= Valdemar Villadsen =

Danish operatic tenor

Valdemar Villadsen (born October 17, 1979) is a Danish operatic tenor, known for his performances across Europe's leading opera houses and concert venues.

== Early life and education ==
Villadsen was raised in Copenhagen, Denmark. Initially, he worked as an actor before transitioning to classical singing. He was accepted into the Royal Danish Academy of Music, where he completed his studies in 2012.

== Career ==
Villadsen made his professional debut in 2012 in Yuri Possokhov's Narcissum at the Royal Danish Theatre in Copenhagen. Since then, he has performed at major opera houses such as the Staatsoper Berlin - Unter den Linden, Royal Opera House La Monnaie in Brussels, and the Royal Danish Opera, as well as concert venues including the Royal Albert Hall, Berliner Philharmonie, and Queen Elizabeth Hall.

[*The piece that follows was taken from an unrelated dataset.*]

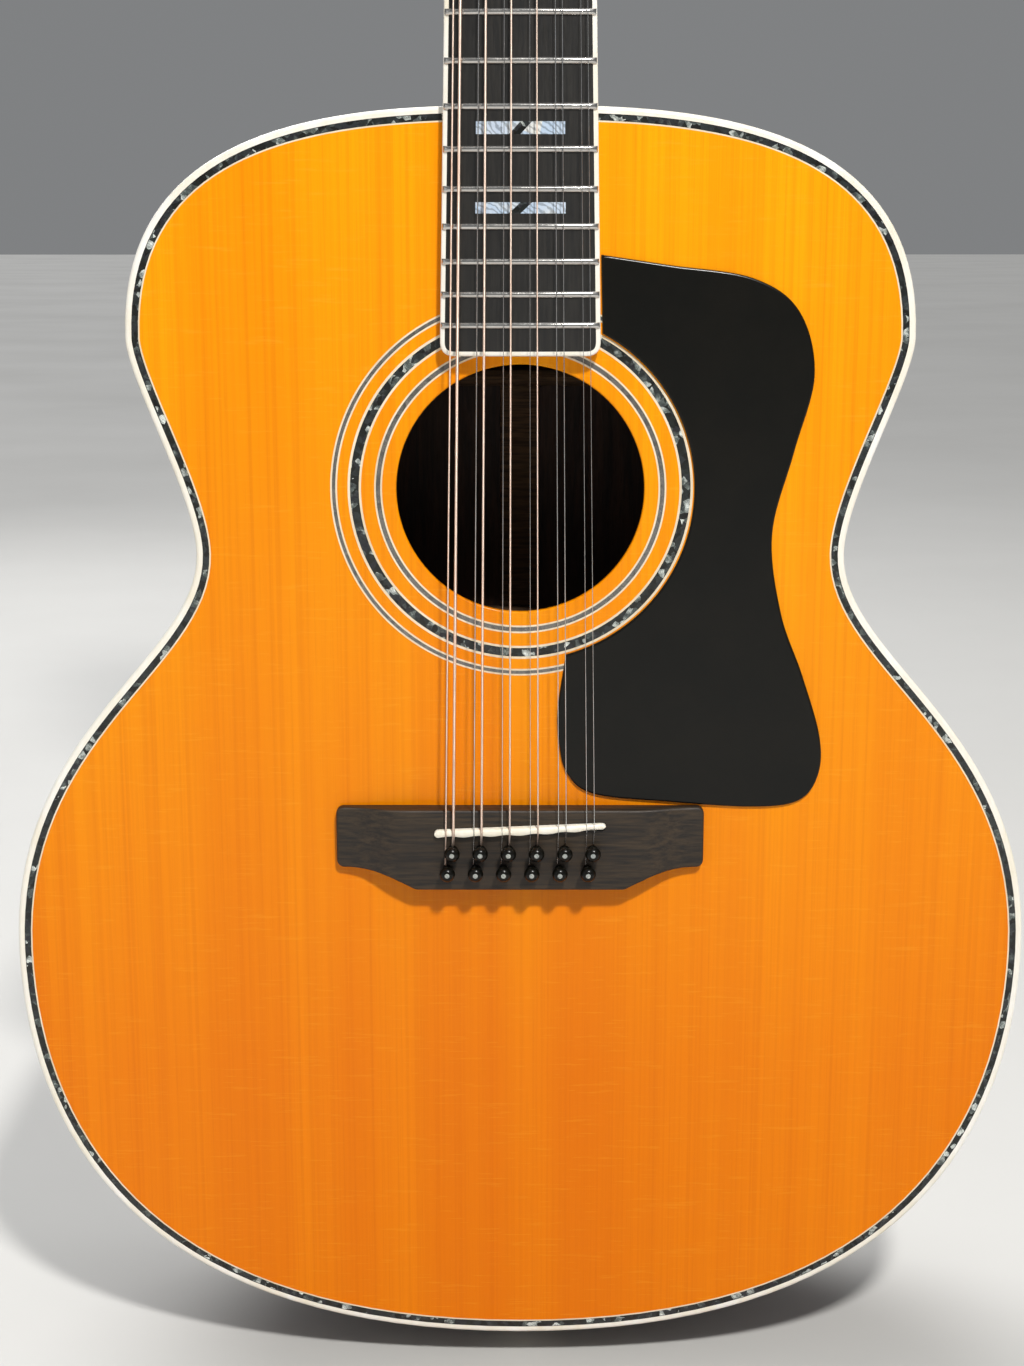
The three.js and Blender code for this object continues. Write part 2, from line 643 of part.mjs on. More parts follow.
// A bell-shaped cover, wide at its foot; heights are above the nut.
const ROD_COVER = { footHalf: 11, tipHalf: 8, foot: 5, shoulder: 38, tip: 46, thick: 1.6 };

function rodCover() {
  const { footHalf, tipHalf, foot, shoulder, tip, thick } = ROD_COVER;
  const shape = new THREE.Shape();
  shape.moveTo(-footHalf, foot);
  shape.lineTo(footHalf, foot);
  shape.bezierCurveTo(footHalf + 3, foot + 15, tipHalf + 1, foot + 17, tipHalf, shoulder);
  shape.quadraticCurveTo(tipHalf - 1, tip, 0, tip);
  shape.quadraticCurveTo(1 - tipHalf, tip, -tipHalf, shoulder);
  shape.bezierCurveTo(-tipHalf - 1, foot + 17, -footHalf - 3, foot + 15, -footHalf, foot);
  return slab(shape, VENEER_Y - GAP - thick, VENEER_Y - GAP, 6);
}

// The rod lies in its channel, and its hexagonal nut is reached under the cover.
function trussRod() {
  const top = NUT_Z + NUT.thick + 4;
  const y = FRONT_Y + 5.2;
  const rod = box(-2.6, 2.6, y - 3.6, y + 3.6, TOP_Z + 2, top);
  const hexagon = new THREE.CylinderGeometry(2.9, 2.9, 12, 6).rotateX(Math.PI / 2).translate(0, y, top + 5);
  return join(rod, hexagon);
}

function endPin() {
  const { shank, headRadius, length } = END_PIN;
  const face = headRadius - 1.5;
  const profile = [
    [0, 0], [face, 0], [headRadius, 1.5], [headRadius, 4.5], [4.6, 7.5], [4.6, 10],
    [6.2, 11.5], [6.2, TAIL_Z - GAP], [shank, TAIL_Z - GAP], [shank, length], [0, length],
  ];
  const lathe = new THREE.LatheGeometry(profile.map(([r, z]) => new THREE.Vector2(r, z)), 16);
  return lathe.rotateX(Math.PI / 2);
}

add("neck", neck(), MAHOGANY);
add("heel_cap", heelCap(), EBONY);
add("truss_rod", trussRod(), STEEL);
add("headstock_veneer", veneer(), EBONY, head);
add("truss_rod_cover", rodCover(), BLACK_PLASTIC, head);
add("end_pin", endPin(), EBONY);

// ---------- machine heads ----------
// A machine head's own frame: the origin is where its post's axis meets the headstock's back, x runs
// out to the button, z runs up the headstock and y runs back. The bass side's are mirror images.
function mirrored(geometry, side) {
  if (side > 0) {
    return geometry;
  }
  const bare = geometry.index ? geometry.toNonIndexed() : geometry.clone();
  const at = bare.attributes.position;
  const flipped = new Float32Array(at.array.length);
  for (let i = 0; i < at.count; i++) {
    const from = i - (i % 3) + (2 - (i % 3));
    flipped.set([-at.getX(from), at.getY(from), at.getZ(from)], 3 * i);
  }
  return new THREE.BufferGeometry().setAttribute("position", new THREE.BufferAttribute(flipped, 3));
}

const placed = (geometry, { side, x, z }) => mirrored(geometry, side).translate(x, HEAD.thick, z);

// The gear's teeth lean with the worm's thread where they meet it.
const LEAD = PITCH / (2 * Math.PI * WORM.pitchRadius);
const TOOTH = { tip: 0.45, valley: 1.1, tipHalf: 0.25 };
const PITCH_RADIUS = (GEAR.teeth * GEAR.module) / 2;

function gear() {
  const tip = PITCH_RADIUS + TOOTH.tip;
  const valley = PITCH_RADIUS - TOOTH.valley;
  const corners = [];
  for (let k = 0; k < GEAR.teeth; k++) {
    const middle = Math.PI / 2 + (2 * Math.PI * k) / GEAR.teeth;
    for (const [radius, turn] of [
      [valley, middle - Math.PI / GEAR.teeth],
      [tip, middle - TOOTH.tipHalf / tip],
      [tip, middle + TOOTH.tipHalf / tip],
    ]) {
      corners.push(new THREE.Vector2(radius * Math.cos(turn), radius * Math.sin(turn)));
    }
  }
  const disc = slab(new THREE.Shape(corners), GEAR.y - GEAR.wide / 2, GEAR.y + GEAR.wide / 2);
  const at = disc.attributes.position;
  for (let i = 0; i < at.count; i++) {
    const turn = -((at.getY(i) - GEAR.y) * LEAD) / PITCH_RADIUS;
    const point = new THREE.Vector2(at.getX(i), at.getZ(i)).rotateAround(new THREE.Vector2(), turn);
    at.setX(i, point.x);
    at.setZ(i, point.y);
  }
  return disc;
}

function post() {
  const back = GEAR.y + GEAR.wide / 2 + 1.2;
  const front = -(HEAD.thick + GAP + HEAD.veneer) - POST.reach;
  const shaftLong = back - front;
  const pin = new THREE.CylinderGeometry(POST.radius, POST.radius, shaftLong, 8);
  return join(pin.translate(0, (back + front) / 2, 0), gear());
}

// The worm: a hexagonal bar whose radius rises to a crest once in every pitch.
const CREST = [1, 0.2, 0, 0, 0, 0.2];

function worm() {
  const root = WORM.pitchRadius - 0.8;
  const crest = WORM.pitchRadius + 0.45;
  const sides = CREST.length;
  const steps = Math.round((WORM.length / PITCH) * sides);
  const loops = Array.from({ length: steps + 1 }, (_, k) =>
    Array.from({ length: sides }, (_, j) => {
      const turn = -Math.PI / 2 + (2 * Math.PI * j) / sides;
      const phase = (k - j + sides) % sides;
      const radius = root + (crest - root) * CREST[phase];
      const x = (k - steps / 2) * (PITCH / sides);
      return new THREE.Vector3(x, radius * Math.cos(turn), radius * Math.sin(turn));
    }),
  );
  return loft(loops);
}

// Loops of the knob along x: a collar, then an oval button.
const BUTTON = [
  { x: 0, thick: 2.6, wide: 2.6 },
  { x: 2.5, thick: 2.6, wide: 4 },
  { x: 5, thick: 3.6, wide: 8.6 },
  { x: 9, thick: 3.9, wide: 9.4 },
  { x: 13, thick: 3, wide: 8 },
  { x: 15, thick: 1.4, wide: 4.5 },
];

function button(start) {
  const sides = 10;
  return loft(
    BUTTON.map(({ x, thick, wide }) =>
      Array.from({ length: sides }, (_, j) => {
        const turn = (2 * Math.PI * j) / sides;
        return new THREE.Vector3(start + x, thick * Math.cos(turn), wide * Math.sin(turn));
      }),
    ),
  );
}

const sideSlope = (HEAD.tipHalf - HEAD.shoulder) / (HEAD.length - CROWN - SHOULDER_UP);
const headHalf = (z) => HEAD.shoulder + sideSlope * (z - SHOULDER_UP);

function knob(i) {
  const start = headHalf(postZ(i)) - postX(i) + 3.2;
  const from = WORM.length / 2 - 1;
  const stem = new THREE.CylinderGeometry(1.4, 1.4, start + 1 - from, 8)
    .rotateZ(Math.PI / 2)
    .translate((start + 1 + from) / 2, 0, 0);
  return join(worm(), stem, button(start)).translate(0, GEAR.y, WORM_OFFSET);
}

// Six gear covers on one plate; each cover is open towards the headstock.
const COVER = { x0: -6.4, x1: 8.2, z0: -6.2, z1: 10.4, back: 8, wall: 1 };
const PLATE = { thick: 1.2, lip: 1.4, below: 10, above: 14 };

function bank(side) {
  const mine = places.filter((place) => place.side === side);
  const { x0, x1, z0, z1, back, wall } = COVER;
  const shells = mine.map((place) => placed(box(x0, x1, GAP, back, z0, z1), place));
  const hollows = mine.map((place) =>
    placed(box(x0 + wall, x1 - wall, -2, back - wall, z0 + wall, z1 - wall), place),
  );
  const stems = mine.map((place) => {
    const hole = new THREE.CylinderGeometry(2.1, 2.1, 6, 10).rotateZ(Math.PI / 2);
    return placed(hole.translate(x1, GEAR.y, WORM_OFFSET), place);
  });
  const corner = (x, i, up) => new THREE.Vector2(side * (postX(i) + x), postZ(i) + up);
  const last = TUNERS - 1;
  const outline = new THREE.Shape([
    corner(x0 + PLATE.lip, 0, -PLATE.below),
    corner(x1 - PLATE.lip, 0, -PLATE.below),
    corner(x1 - PLATE.lip, last, PLATE.above),
    corner(x0 + PLATE.lip, last, PLATE.above),
  ]);
  const plate = slab(outline, HEAD.thick + GAP, HEAD.thick + GAP + PLATE.thick);
  return cut(join(plate, ...shells), ...hollows, ...stems);
}

for (const { name, side } of SIDES) {
  add(`${name}_tuner_covers`, bank(side), GOLD, head);
}
for (const place of places) {
  add(`${place.name}_post_${place.i + 1}`, placed(post(), place), STEEL, head);
  add(`${place.name}_knob_${place.i + 1}`, placed(knob(place.i), place), GOLD, head);
}

// ---------- strings ----------
// A wire of six sides through a few points.
function wire(points, radius) {
  const sides = 6;
  const across = new THREE.Vector3(1, 0, 0);
  const loops = points.map((point, k) => {
    const along = points[Math.min(k + 1, points.length - 1)].clone().sub(points[Math.max(k - 1, 0)]);
    const up = along.clone().cross(across).normalize();
    const out = up.clone().cross(along).normalize();
    return Array.from({ length: sides }, (_, j) => {
      const turn = (2 * Math.PI * j) / sides;
      const sideways = point.clone().addScaledVector(out, radius * Math.cos(turn));
      return sideways.addScaledVector(up, radius * Math.sin(turn));
    });
  });
  return loft(loops);
}

// The courses from the bass side to the treble side, each with its left and its right string.
const STRINGS = [
  [{ name: "low_e_octave", width: 0.69, wound: true }, { name: "low_e", width: 1.19, wound: true }],
  [{ name: "a_octave", width: 0.46 }, { name: "a", width: 0.99, wound: true }],
  [{ name: "d_octave", width: 0.3 }, { name: "d", width: 0.76, wound: true }],
  [{ name: "g_octave", width: 0.23 }, { name: "g", width: 0.58, wound: true }],
  [{ name: "b_left", width: 0.36 }, { name: "b_right", width: 0.36 }],
  [{ name: "high_e_left", width: 0.25 }, { name: "high_e_right", width: 0.25 }],
];
const PIN_CLEARANCE = 3.1; // a string starts this far above its pin's middle
const WIND_HEIGHT = 4.5; // of the string at its post, above the veneer

function stringPath(course, member, radius) {
  const lane = (step, pair) => (course - (COURSES - 1) / 2) * step + (member - 0.5) * pair;
  const saddleX = lane(COURSE_STEP, PAIR_STEP);
  const nutX = lane(COURSE_STEP_NUT, PAIR_STEP_NUT);
  const saddleRearZ = saddleZ(saddleX) - SADDLE.thick / 2;
  const rise = GAP + radius;
  const pin = PIN_ROWS[member];
  const bass = course < COURSES / 2;
  const outer = bass ? 1 - member : member;
  const tuner = 2 * (bass ? course : COURSES - 1 - course) + (1 - outer);
  const postSide = (bass ? -1 : 1) * (postX(tuner) - POST.radius - rise);
  return [
    new THREE.Vector3(
      courseX(course) + pin.x + pin.leave, bridgeTopY - rise, BRIDGE_Z + pin.up + PIN_CLEARANCE,
    ),
    new THREE.Vector3(saddleX, FRONT_Y - SADDLE.crest + camber(saddleX) - rise, saddleRearZ),
    new THREE.Vector3(nutX, BOARD_Y - NUT.rise + camber(nutX) - rise, NUT_Z + NUT.thick - GAP),
    new THREE.Vector3(postSide, VENEER_Y - WIND_HEIGHT, postZ(tuner)).applyMatrix4(head.matrix),
  ];
}

STRINGS.forEach((pair, course) => {
  pair.forEach(({ name, width, wound }, member) => {
    const radius = width / 2;
    add(`${name}_string`, wire(stringPath(course, member, radius), radius), wound ? BRONZE : STEEL);
  });
});

export default group;
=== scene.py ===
"""A twelve-string jumbo acoustic guitar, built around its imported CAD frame.

Lengths in this script are millimetres in the frame's own axes (+Z up the neck, the soundboard facing
-Y, the bass side at -X) until place_mesh() turns them into metres. A part is (verts, faces, flat): the
points, the faces, and the numbers of the faces that are shaded flat.
"""

import math

import bmesh
import bpy
from mathutils import Euler, Matrix, Vector
from mathutils.geometry import interpolate_bezier, tessellate_polygon


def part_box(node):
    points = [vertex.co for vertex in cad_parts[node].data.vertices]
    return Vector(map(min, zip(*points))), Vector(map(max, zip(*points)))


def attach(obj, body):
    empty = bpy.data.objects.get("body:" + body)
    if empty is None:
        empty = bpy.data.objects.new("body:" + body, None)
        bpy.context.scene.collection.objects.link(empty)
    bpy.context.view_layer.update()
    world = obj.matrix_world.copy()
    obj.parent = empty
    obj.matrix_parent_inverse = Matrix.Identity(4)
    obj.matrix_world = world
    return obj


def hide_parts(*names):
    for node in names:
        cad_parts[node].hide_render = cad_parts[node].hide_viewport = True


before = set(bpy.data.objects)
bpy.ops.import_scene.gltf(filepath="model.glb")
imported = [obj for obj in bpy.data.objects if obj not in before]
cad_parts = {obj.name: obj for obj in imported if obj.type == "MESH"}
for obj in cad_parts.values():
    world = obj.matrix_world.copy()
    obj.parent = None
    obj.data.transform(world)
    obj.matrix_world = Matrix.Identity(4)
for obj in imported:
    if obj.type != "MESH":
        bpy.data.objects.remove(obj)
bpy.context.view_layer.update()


# ---------- places, from the frame ----------
def node_box(node):
    """A CAD node's lowest and highest corners in millimetres."""
    low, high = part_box(node)
    return low * 1000, high * 1000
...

Villadsen's repertoire includes works from a variety of musical styles, such as bel canto opera, early and Baroque music, Mozart, and contemporary classical music. Villadsen is also recognized as a Bach evangelist, frequently performing Bach's St. Matthew Passion and St. John Passion.

In addition to his singing career, Villadsen works as a stage director, having directed opera productions and theatrical works at venues such as Shakespeare's Globe Theatre.